How It Fits in ML Thinking
- SVM embodies a key philosophy in machine learning: balance simplicity with confidence.
- Instead of memorizing all data points, it focuses only on the most critical ones (support vectors) — which define the decision boundary.
- This is like focusing on the edges of the problem, not the bulk, to make smart, general decisions.
- That’s why SVMs are considered elegant — they blend geometry (the margin), optimization (the best boundary), and simplicity (minimal necessary data points).
📐 Step 3: Mathematical Foundation
The Hyperplane and Margin
This is the equation of the hyperplane — the decision boundary SVM is looking for.
- $w$ = weight vector (defines orientation of the hyperplane).
- $x$ = input feature vector.
- $b$ = bias term (shifts the hyperplane up or down).
For classification:
- Points where $w \cdot x + b > 0$ are on one side.

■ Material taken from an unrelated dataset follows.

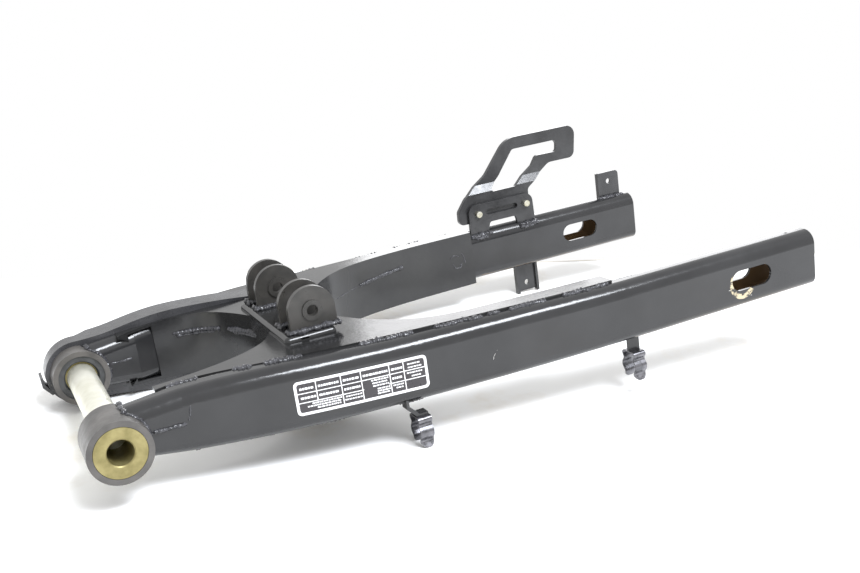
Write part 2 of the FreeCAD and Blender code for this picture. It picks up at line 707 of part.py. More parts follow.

- Points where $w \cdot x + b < 0$ are on the other.
The margin is defined as $\frac{2}{|w|}$, where $|w|$ is the length (magnitude) of the weight vector.
So, when SVM “minimizes $|w|$”, it’s actually maximizing the distance between classes — ensuring the line is as far as possible from the nearest points of both classes.
🧠 Step 4: Key Ideas
- Support Vectors are the only data points that directly influence the boundary. Everything else can move slightly, and the boundary won’t change.
- Margin Maximization is the secret to robustness — it helps the model stay confident when data is noisy.
- Decision Boundary (the hyperplane) is not just a line — in higher dimensions, it becomes a flat “sheet” or “surface” that slices the feature space neatly into regions.
⚖️ Step 5: Strengths, Limitations & Trade-offs
- Elegant mathematical formulation and clear geometric interpretation.
- Works well in high-dimensional spaces.
- Depends only on support vectors, not all data points — efficient and generalizable.
- Often yields strong performance even with small datasets.
- Assumes data is linearly separable — struggles when that’s not true.
- Can be sensitive to outliers, since a single extreme point can shift the boundary.
- Doesn’t naturally handle multi-class problems (requires adaptations like One-vs-All).
- SVM is a classic example of simplicity vs. flexibility.
You get strong interpretability and stability, but you trade off the ability to model very complex relationships unless you use kernels (which we’ll explore later).
Think of it like preferring a sharp knife over a Swiss army knife — precise, but specialized.
🚧 Step 6: Common Misunderstandings
🚨 Common Misunderstandings (Click to Expand)
- “All data points affect the boundary.”
→ False. Only the support vectors — the points closest to the margin — matter. - “A wider margin always guarantees better performance.”
→ Not always; too wide can mean underfitting if it allows errors that matter. - “SVMs are only for linear data.”
→ Not true! The magic of kernels (coming soon) lets SVMs handle curved, complex boundaries.
🧩 Step 7: Mini Summary
🧠 What You Learned:
SVMs find a hyperplane that separates classes while leaving the widest possible margin between them.
⚙️ How It Works:
It uses support vectors — the most critical data points — to define this optimal boundary.
🎯 Why It Matters:
Understanding the geometry of margins is the first step toward grasping how SVMs achieve robustness and confidence in predictions.